Task brief: Only the lines from the start of the entries up to and including the line with "tongueLeather, tongueTop), tan));" should be written out, exactly as they stand.

Dataset rows:
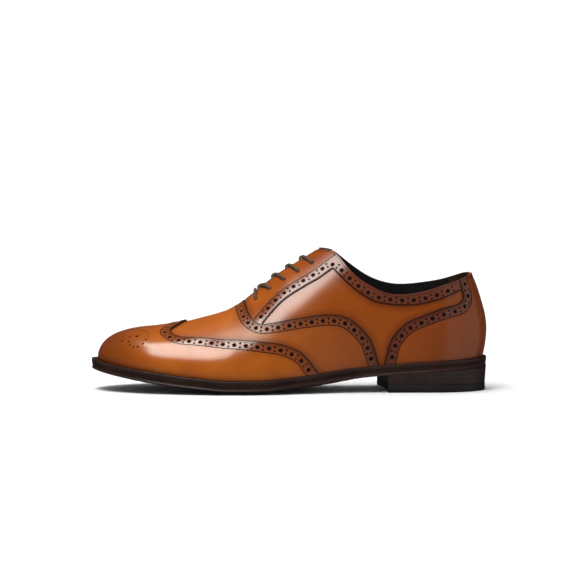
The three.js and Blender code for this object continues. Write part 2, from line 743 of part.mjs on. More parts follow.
// Facings, each with its strip along the collar back to the counter's ear
function facing(side) {
  const front = walkOf((throatEnd + 0.03) * upperLength);
  const low = edgeLine(facingEdge, 9);
  const strip = edgeLine(collarEdge, 13).slice(1);
  const rear = strip.at(-1);
  const outline = [[front, 0], [front, low[0][1]], ...low, ...strip, [0, rear[1]], [0, 0]];
  const sided = (points) => (side > 0 ? points : mirrored(points));
  const underVamp = shifted(vampOutline, -gap, -side * gap);
  const underEar = sided(shifted([[-margin, 0], ...counterHalf, [-margin, girthUnits + margin]], gap, -gap));
  const lines = girths.filter((girth) => girth * side >= 0);
  const flat = panel(walks, lines, sided(outline), gap, gap + facingLeather, [underVamp, underEar]);
  return drilled(flat.subtract(collarCut).subtract(slitCut), [side]);
}
shoe.add(meshOf("facing_outer", facing(1), tan));
shoe.add(meshOf("facing_inner", facing(-1), tan));

// Tongue, under the facings
const tongueLine = edgeLine(tongueEdge, 14);
const tongueOutline = [...tongueLine, ...mirrored(tongueLine).slice(0, -1)];
const tongueTop = -(wall + gap);
shoe.add(meshOf("tongue", panel(walks, girths, tongueOutline, tongueTop - tongueLeather, tongueTop), tan));

// Sole
shoe.add(meshOf("outsole", outsoleSolid(), edgeBrown));
shoe.add(meshOf("welt", weltRing(), edgeBrown));
shoe.add(meshOf("insole", insoleSolid(), sockLeather));
const heelOut = heelOverhang - soleBevel;
const heelTop = (x, across) => walkingFace(x, across) - gap;
shoe.add(meshOf("heel_stack", heelSolid(heelOut, heelOut - heelTaper, heelTop, () => liftThickness + gap), edgeBrown));
shoe.add(
  meshOf("heel_top_piece", heelSolid(heelOut - heelTaper, heelOut - heelTaper, () => liftThickness, () => 0), rubber),
);

// Laces
shoe.add(meshOf("lace_bar", laceBar(), cord));
for (let row = 1; row < eyeletRows; row++) shoe.add(meshOf(`lace_crossing_${row}`, laceCrossing(row), cord));

export default shoe;
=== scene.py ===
# %% [markdown]
# # A tan wing-tip brogue
# The construction model gives the shoe its true last, its sole and where each panel lies. This
# notebook lays the finished leather over it: fine skins with rolled edges, real punch holes,
# thread, laces and a polished, hand-burnished finish. Everything is in millimetres until a mesh
# is made, and the frame comes first, because every piece is placed against it.

# %% Load the frame
import math

import bpy
import numpy as np
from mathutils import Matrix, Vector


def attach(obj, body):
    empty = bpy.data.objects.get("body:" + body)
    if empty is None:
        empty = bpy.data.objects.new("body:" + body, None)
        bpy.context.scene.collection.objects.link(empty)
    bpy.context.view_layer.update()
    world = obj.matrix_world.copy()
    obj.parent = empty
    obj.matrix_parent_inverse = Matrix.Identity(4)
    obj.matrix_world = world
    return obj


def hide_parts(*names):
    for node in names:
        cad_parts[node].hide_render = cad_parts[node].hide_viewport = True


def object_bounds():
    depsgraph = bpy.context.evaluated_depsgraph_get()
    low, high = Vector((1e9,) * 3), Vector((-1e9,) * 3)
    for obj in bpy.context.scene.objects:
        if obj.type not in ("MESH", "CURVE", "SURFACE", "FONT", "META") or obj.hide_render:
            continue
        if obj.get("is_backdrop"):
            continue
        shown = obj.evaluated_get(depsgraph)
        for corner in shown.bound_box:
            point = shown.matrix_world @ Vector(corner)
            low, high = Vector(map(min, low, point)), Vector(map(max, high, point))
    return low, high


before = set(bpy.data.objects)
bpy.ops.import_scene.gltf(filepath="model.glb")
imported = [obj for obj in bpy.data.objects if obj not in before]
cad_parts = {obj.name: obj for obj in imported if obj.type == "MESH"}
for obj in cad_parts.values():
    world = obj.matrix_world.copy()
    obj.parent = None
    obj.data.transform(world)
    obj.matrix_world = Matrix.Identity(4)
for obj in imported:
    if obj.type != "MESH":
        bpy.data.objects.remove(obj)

MM = 0.001
bpy.context.view_layer.update()

# %% [markdown]
# ## The camera
# A product picture of a shoe is taken from far off with a long lens, a little above the sole, so
# that the outline stays true. The camera is placed first, since all that follows is judged through
# it: 1.8 m to the outer side, 180 mm up, aimed at the middle of the upper.

# %% Camera
VIEW_FROM = (-0.00085, 1.8, 0.18)
VIEW_AT = (-0.00085, 0.0, 0.0765)
LENS = 145.1


def put(name, data):
    """A new object in the scene, with its data."""
    made = bpy.data.objects.new(name, data)
    bpy.context.scene.collection.objects.link(made)
    return made


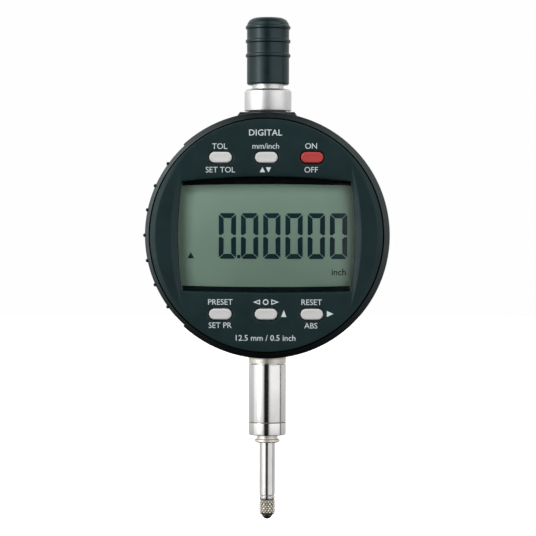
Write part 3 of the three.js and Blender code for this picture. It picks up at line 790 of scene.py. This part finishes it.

Full response:
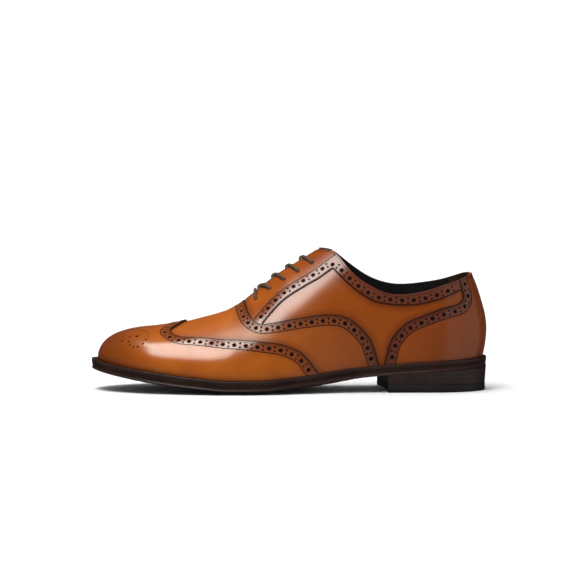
The three.js and Blender code for this object continues. Write part 2, from line 743 of part.mjs on. More parts follow.
// Facings, each with its strip along the collar back to the counter's ear
function facing(side) {
  const front = walkOf((throatEnd + 0.03) * upperLength);
  const low = edgeLine(facingEdge, 9);
  const strip = edgeLine(collarEdge, 13).slice(1);
  const rear = strip.at(-1);
  const outline = [[front, 0], [front, low[0][1]], ...low, ...strip, [0, rear[1]], [0, 0]];
  const sided = (points) => (side > 0 ? points : mirrored(points));
  const underVamp = shifted(vampOutline, -gap, -side * gap);
  const underEar = sided(shifted([[-margin, 0], ...counterHalf, [-margin, girthUnits + margin]], gap, -gap));
  const lines = girths.filter((girth) => girth * side >= 0);
  const flat = panel(walks, lines, sided(outline), gap, gap + facingLeather, [underVamp, underEar]);
  return drilled(flat.subtract(collarCut).subtract(slitCut), [side]);
}
shoe.add(meshOf("facing_outer", facing(1), tan));
shoe.add(meshOf("facing_inner", facing(-1), tan));

// Tongue, under the facings
const tongueLine = edgeLine(tongueEdge, 14);
const tongueOutline = [...tongueLine, ...mirrored(tongueLine).slice(0, -1)];
const tongueTop = -(wall + gap);
shoe.add(meshOf("tongue", panel(walks, girths, tongueOutline, tongueTop - tongueLeather, tongueTop), tan));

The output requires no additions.